I believe that we need a new way to engage people in policy decisions. Our traditional process is debate, advocacy, and decision making. We need a process of community engagement and dialogue to precede this traditional process. Such dialogue can help uncover assumptions, share and broaden perspectives, and find common ground. Such dialogue and community discussion enables the later debate and decision making to be more productive.

The folks at Viewpoint Learning point out that there is a difference between debate and dialogue. Dialogue isn't about winning; it's about finding common ground. Dialogue isn't listening to find flaws; it's listening to understand. And dialogue isn't about seeking an outcome that agrees with your position; it's about discovering new possibilities and opportunities.

This community conversation, dialogue, and civic engagement will allow us to accomplish the following:

First, it will allow us to build trust. This may be the single most important thing we need to do. There is a disconnect between our leaders and our citizens.

The leaders see people who want everything, but who don't want to pay for it. The public, however, sees their tax dollars disappearing into the black box of budgeting and they see decision making controlled by special interests and partisan bickering.

The leaders see an apathetic and uninformed public. And the public sees government doing little of value to address the challenges that matter most to them.

We need to bridge this gap. We need to build trust and dialogue can help us.

Secondly, we need a community conversation to create a shared vision for our future. I believe that this collective vision must be bold and dynamic. I would remind you that what holds us back is not the pressure of reality, but the absence of dreams. If the dream is strong enough, no reality can stand in the way.

Finally, I believe that a community dialogue can provide the political will necessary to more forward and allow us to bridge the gap between concept and real projects.

To create the constituency for change we will need a new level of community engagement and dialogue. I suspect that there are many ways to get there + many ways to move people off their couches and into the community. Many of you are exploring with techniques. There are citizen academies, community forums, and visioning projects underway in many of our communities.

To create the constituency for change will take work and commitment. And I believe that it will require a renewed faith in our people.

At the beginning of these remarks I used a quotation from John Kennedy. Since I am elected to a non-partisan office I would like, as I near the end of these remarks, to quote from Ronald Reagan.

Reagan once said, "The history of our civilization, the great advances that made it possible, is not a story of cynics or doom criers. It is a gallant chronicle of the optimists, the determined people, men and women, who dreamed great dreams and dared to try whatever it took to make them come true."

". . . the optimists, the determined people, men and women, who dreamed great dreams and dared to try whatever it took to make them come true."

As I look out at the audience this morning, I see collected here the leadership of San Mateo County.

You know that there will be change. You also know that we must change.
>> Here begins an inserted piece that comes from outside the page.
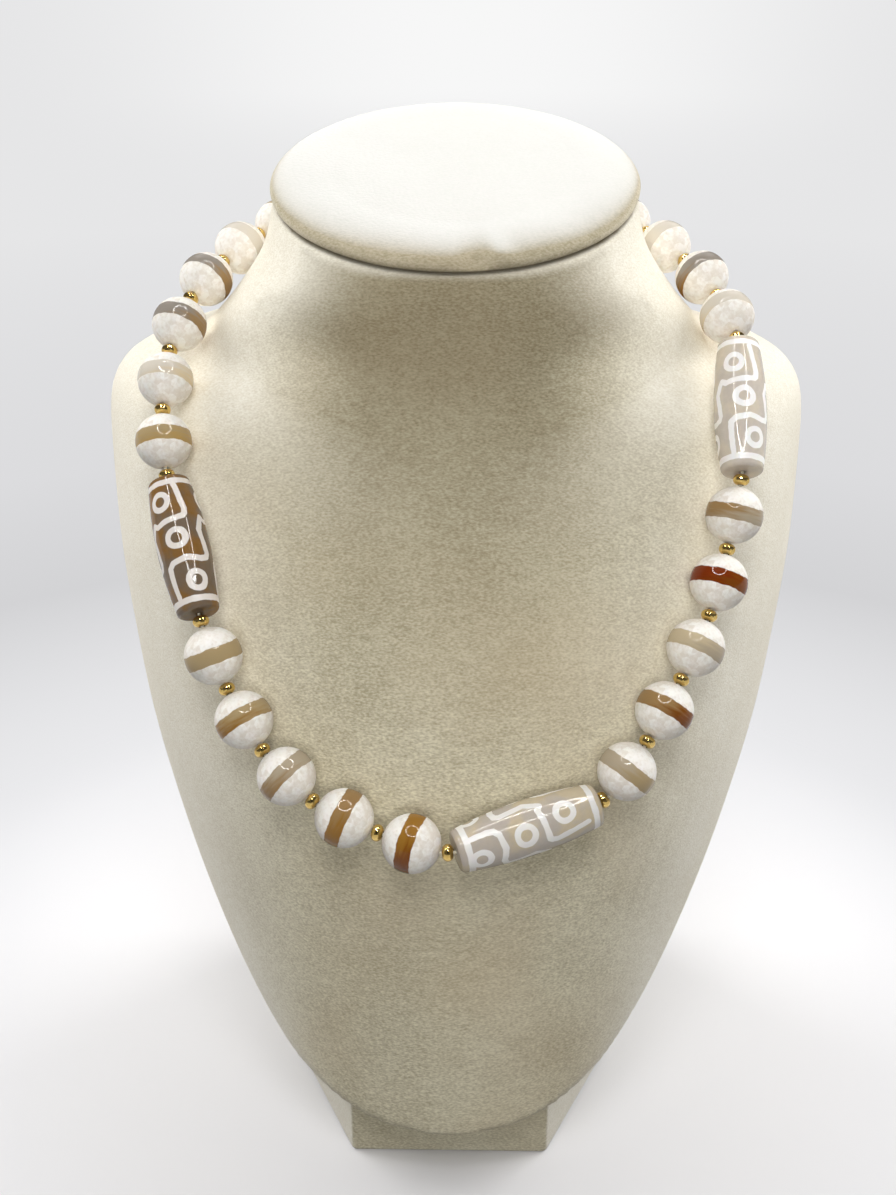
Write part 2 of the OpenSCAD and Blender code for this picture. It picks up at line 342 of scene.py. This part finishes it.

I believe that it is our collective responsibility as leaders to engage our citizens in a new level of civic engagement, community conversation, dialogue, and involvement. To do so is to create the constituency for change.

I would remind you that leadership is the art of convincing others that their dreams can be realized and that their actions will make a difference.

As leaders we are stewards of this time and place. There is an African proverb that says, "The earth is not left to us by our parents, it is lent to us by our children."

We are responsible for the future.

My prayer this morning is that our children, our children's children, and their children will look back on this time and judge us well. I hope that they will be able to say that we choose well. I hope that they will say that we were good stewards and that we left this place better than we found it.